Internet of Things Expands Technology Footprints
IoT devices are making their way into corporate spaces, but the low cost of those gadgets doesn’t reflect the cost of system maintenance and optimization. Adding digital capabilities to everyday components will increase the range of IT responsibilities, and the need for new skills to perform them. Automation will help, but IoT strategies can complicate the shift of IT functions.
Artificial Intelligence Adds New Layer to Solution Stack
Tech demands grow more specific as solutions get more complex, but the answer isn’t always to add resources. Rather, leverage benefits of modern tech. AI’s compute resources can be procured in the cloud, its algorithms for learning can be baked into products or provided as a service, and contextual data can come from IoT devices and data. Add a layer of intelligence to the solution you’re building.
Businesses Adjust to New Normal of Security
The rise of security incidents won't change in 2018, but there will be subtle shifts in the way companies approach security. They’re already investing in technology to defend, but to detect and respond to breaches quickly, focus on business processes to enhance security (like end-user training).
Growing Up: Tech May No Longer be Given the Benefit of the Doubt
Historically, the benefits of tech allowed us to overlook the occasional hiccups, but expectations are changing. Questions around security, privacy and screen time are intensifying, as are those around market concentration and power imbalances of gatekeepers. Negative reports on the culture of the industry are coming to light, and advances in AI and automation will likely intensify this level of scrutiny.
Insights Economy Comes Into Focus
Advances in sensors, computing power and storage are enabling mass collections of all kinds of data, feeding the insights economy. Machine learning is turning data into data-driven activities like computer vision and predictive analytics, which already account for a sizable portion of global GDP. But there will be tradeoffs. Better insights leads to more data, and the aggregator of that data holds immense power, which can create data-divides. Data privacy and ethical concerns also come into play.
Businesses Race to Upgrade Digital Expertise in Boardroom
Aligning technology to meet business objectives continues to be a challenge. Tech initiatives involve many moving parts, including the people and process. Having tech-savvy C-suite and boardroom folks is important, including board-level engagement with cybersecurity and data governance.
‘New Collar’ Jobs Mindset Gains Momentum, but Challenges Persist
This refers to the changing nature of middle-skill jobs and the need for new ways of training and preparing the workforce. This trend will accelerate as tech intersects with all aspects of economy and supply chains. It’ll reshape jobs and create new ones, requiring skill-centered education and training approaches. But it will take proving success in building a new collar jobs pipeline to get buy-in from students, parents and employers.
Online Marketplace: Friend or Foe of Channel
Vendors like Amazon and Microsoft leverage their own online marketplaces to aggregate technology goods and services as a one-stop-shop for customers. In 2018, these “IT shopping malls” will only grow, which can be bad news for distribution channels. With options for customers to buy tech directly online, there’s less need for an intermediary. However, savvy IT consultants find ways to exploit these marketplaces as an extension of what they offer, something channels can leverage.

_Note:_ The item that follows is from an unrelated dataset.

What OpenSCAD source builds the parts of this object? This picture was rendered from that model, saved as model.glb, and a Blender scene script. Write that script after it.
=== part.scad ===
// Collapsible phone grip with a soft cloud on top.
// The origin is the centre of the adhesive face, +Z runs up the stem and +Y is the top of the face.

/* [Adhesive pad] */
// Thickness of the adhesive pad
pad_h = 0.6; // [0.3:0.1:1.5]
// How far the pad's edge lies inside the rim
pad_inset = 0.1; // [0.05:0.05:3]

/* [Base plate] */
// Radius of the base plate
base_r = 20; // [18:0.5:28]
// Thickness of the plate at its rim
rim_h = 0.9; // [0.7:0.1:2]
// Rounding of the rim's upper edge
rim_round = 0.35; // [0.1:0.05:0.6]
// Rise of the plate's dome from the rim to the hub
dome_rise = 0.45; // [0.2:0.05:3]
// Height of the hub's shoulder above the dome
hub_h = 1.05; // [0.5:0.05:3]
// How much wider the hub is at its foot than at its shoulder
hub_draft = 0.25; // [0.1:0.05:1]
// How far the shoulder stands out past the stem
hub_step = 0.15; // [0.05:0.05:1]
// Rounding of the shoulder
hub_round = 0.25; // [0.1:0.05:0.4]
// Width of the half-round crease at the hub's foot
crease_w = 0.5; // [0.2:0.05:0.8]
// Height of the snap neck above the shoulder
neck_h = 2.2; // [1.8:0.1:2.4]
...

Subscription Pricing Gets Harder to Figure Out
A new accounting rule that took effect in December requires contract-based software solutions that include maintenance, security and implementation services to be broken into individual transactions. So, figuring out how to price these bits and pieces will be a challenge for cloud service providers.

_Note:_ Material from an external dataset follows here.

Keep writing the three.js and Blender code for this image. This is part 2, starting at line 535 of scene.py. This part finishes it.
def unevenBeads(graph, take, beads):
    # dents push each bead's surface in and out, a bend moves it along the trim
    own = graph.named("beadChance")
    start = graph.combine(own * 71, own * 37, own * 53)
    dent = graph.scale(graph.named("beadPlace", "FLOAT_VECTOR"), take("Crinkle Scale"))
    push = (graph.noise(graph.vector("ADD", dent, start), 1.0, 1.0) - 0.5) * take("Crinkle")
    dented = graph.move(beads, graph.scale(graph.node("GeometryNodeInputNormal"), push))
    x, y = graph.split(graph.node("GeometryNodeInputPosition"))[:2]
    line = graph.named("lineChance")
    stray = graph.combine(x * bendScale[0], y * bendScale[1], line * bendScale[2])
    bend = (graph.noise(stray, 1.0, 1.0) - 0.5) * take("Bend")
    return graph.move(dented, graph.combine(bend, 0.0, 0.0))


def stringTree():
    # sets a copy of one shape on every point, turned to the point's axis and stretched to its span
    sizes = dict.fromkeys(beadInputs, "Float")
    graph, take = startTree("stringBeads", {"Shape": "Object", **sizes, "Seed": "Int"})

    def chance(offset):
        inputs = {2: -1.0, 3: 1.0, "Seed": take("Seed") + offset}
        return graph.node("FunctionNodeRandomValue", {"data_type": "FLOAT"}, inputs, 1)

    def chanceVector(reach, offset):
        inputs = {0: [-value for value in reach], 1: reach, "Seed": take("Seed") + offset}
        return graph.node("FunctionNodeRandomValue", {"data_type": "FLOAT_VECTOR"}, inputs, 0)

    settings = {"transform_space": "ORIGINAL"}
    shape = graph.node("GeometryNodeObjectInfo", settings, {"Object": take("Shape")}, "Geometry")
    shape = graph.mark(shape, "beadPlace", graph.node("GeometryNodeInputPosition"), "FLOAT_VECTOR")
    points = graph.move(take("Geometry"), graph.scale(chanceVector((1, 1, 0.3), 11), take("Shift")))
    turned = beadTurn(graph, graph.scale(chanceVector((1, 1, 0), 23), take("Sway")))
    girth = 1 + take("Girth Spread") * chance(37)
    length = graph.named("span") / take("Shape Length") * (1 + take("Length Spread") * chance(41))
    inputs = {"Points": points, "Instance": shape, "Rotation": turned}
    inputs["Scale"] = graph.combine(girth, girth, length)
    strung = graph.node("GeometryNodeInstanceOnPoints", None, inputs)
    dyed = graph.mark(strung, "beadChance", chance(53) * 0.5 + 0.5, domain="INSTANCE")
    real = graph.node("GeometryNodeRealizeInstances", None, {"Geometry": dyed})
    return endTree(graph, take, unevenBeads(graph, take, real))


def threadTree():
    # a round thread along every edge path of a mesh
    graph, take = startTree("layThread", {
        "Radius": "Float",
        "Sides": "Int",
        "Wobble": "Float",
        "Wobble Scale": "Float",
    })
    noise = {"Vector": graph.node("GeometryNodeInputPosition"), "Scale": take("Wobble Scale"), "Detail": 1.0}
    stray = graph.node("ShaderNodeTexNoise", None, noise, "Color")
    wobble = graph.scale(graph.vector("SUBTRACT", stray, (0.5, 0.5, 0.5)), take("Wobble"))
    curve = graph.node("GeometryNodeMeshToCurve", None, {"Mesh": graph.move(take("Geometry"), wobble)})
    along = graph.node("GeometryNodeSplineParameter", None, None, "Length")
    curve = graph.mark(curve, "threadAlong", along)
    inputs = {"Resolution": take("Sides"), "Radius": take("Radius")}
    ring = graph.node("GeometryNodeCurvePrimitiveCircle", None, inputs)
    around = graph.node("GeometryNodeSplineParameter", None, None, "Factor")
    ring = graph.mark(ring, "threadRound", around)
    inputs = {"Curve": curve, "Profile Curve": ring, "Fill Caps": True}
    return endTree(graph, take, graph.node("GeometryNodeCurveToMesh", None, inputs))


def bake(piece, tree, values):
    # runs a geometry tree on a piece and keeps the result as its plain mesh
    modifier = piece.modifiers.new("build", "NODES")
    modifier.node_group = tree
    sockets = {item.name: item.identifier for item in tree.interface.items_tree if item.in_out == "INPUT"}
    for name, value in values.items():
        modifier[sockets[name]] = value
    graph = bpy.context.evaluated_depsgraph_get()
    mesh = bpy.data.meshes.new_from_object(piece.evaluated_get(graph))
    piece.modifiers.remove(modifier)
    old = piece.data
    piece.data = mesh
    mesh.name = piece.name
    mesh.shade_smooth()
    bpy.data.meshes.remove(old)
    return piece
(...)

Primed and Ready for As-a-Service World
The cloud is enabling an as-a-service world. Any type of tech solution can be delivered, like power utility services, but it’s getting more complicated with the amount of disruptive tech entering the as-a-service arena (drones-as-a-service or AI-as-a-service, for example). As customers get used to buying emerging tech as a service, providers will need to make sure they are up to speed, and will need the proper skills training and workforce development to do it.